Das drückt sich auch in der inhaltlichen Form der beiden Bücher aus: Die Bibel besteht aus zahlreichen Geschichten, Anekdoten und Zitaten, die besonders im Falle des Neuen Testaments beinahe ausschließlich dazu diesen, die Botschaft Jesu zu übermitteln und ihn als Erfüllung des Alten Bundes darzustellen. Der Koran dagegen ist keine zusammenhängende Erzählung, sondern eine Reihung von Offenbarungen, die Geschichten einzelner Protagonisten finden sich teilweise verstreut in verschiedenen Suren. Das macht den Koran deutlich schwerer lesbar. Zu seiner Entstehungszeit hatte diese Form allerdings ihre Berechtigung: Denn die Leser der Zeit kannten die Bibel bereits, die Auszüge aus einzelnen Geschichten dienen also nur der Vermittlung einer Botschaft, der Offenbarung Gottes.

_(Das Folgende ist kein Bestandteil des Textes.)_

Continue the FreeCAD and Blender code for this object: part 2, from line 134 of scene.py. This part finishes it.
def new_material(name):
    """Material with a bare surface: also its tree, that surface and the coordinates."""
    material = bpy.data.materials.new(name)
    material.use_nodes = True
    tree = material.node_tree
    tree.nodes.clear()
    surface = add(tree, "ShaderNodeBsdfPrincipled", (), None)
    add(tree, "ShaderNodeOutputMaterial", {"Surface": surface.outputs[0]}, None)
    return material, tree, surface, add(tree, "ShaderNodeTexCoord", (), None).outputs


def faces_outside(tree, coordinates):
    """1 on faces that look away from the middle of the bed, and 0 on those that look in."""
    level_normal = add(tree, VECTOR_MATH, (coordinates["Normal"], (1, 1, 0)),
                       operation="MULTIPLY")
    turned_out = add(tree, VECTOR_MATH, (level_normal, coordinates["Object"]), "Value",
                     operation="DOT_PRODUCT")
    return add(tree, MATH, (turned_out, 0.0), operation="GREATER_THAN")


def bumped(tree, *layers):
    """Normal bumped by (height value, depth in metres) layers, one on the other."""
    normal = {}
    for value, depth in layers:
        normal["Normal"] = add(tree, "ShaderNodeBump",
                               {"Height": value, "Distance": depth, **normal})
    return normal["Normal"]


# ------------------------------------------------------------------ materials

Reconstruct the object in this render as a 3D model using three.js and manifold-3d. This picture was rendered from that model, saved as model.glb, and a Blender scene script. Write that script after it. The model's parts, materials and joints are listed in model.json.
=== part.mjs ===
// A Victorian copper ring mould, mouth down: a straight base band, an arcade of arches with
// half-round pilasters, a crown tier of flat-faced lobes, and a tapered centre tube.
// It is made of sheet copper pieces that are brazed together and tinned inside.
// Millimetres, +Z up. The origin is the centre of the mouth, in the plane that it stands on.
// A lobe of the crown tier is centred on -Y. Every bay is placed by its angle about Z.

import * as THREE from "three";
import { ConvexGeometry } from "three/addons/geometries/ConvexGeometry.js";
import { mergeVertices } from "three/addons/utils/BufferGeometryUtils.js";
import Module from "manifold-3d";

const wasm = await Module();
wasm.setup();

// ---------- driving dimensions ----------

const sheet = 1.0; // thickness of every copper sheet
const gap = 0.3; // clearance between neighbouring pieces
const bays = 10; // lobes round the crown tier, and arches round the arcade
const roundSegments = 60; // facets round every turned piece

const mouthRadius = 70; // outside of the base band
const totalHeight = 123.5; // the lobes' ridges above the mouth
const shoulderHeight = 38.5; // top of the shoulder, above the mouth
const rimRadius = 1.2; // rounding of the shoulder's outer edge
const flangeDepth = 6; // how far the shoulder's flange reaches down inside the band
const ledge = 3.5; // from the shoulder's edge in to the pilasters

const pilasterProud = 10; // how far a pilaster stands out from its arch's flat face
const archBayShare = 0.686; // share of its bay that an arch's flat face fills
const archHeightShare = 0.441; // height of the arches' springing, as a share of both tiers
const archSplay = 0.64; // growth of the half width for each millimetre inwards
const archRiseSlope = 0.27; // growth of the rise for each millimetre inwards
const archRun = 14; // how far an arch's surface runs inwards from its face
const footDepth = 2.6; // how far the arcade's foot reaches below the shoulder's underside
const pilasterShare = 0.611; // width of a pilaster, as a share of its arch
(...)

Deshalb ist es sowohl für Christen als auch für Muslime sinnvoll, sich ebenfalls mit der Schrift der jeweils anderen Religion auseinanderzusetzen. Das schreibt auch der Schweizer katholische Theologe und Islamwissenschaftler Samuel Behloul in einem Beitrag für das Magazin "Religion lehren und lernen in der Schule" des Zürcher Instituts für interreligiösen Dialog. Durch ein Verständnis der zahlreichen Bezugnahmen und der Beschäftigung des Koran mit der Bibel als Vorgänger lasse sich der Koran nicht als gänzlich fremder Text betrachten, sondern als Zeugnis von Glaubenserfahrungen und Ergebnis der Auseinandersetzung mit den gleichen Fragen der gott-menschlichen Beziehungen, die auch für die Menschen der Bibel zentral waren, so Behloul. Wenn also beispielsweise in Sure 57 von Menschen mit Fackeln die Rede ist, wird die Anspielung auf das Gleichnis von den klugen und törichten Jungfrauen (Mt 25,1-13) nur dann deutlich, wenn man sich mit dem Bibeltext auseinandergesetzt hat. Deshalb ist es auch für Muslime sinnvoll, die biblischen Texte zu kennen und damit auch die feinen Andeutungen zu verstehen, die im Koran stecken, sagt Schmitz. So kann die Lektüre der Heiligen Schrift der anderen Religion für Christen und Muslime auch zu einem tieferen Verständnis der eigenen Heiligen Schrift führen.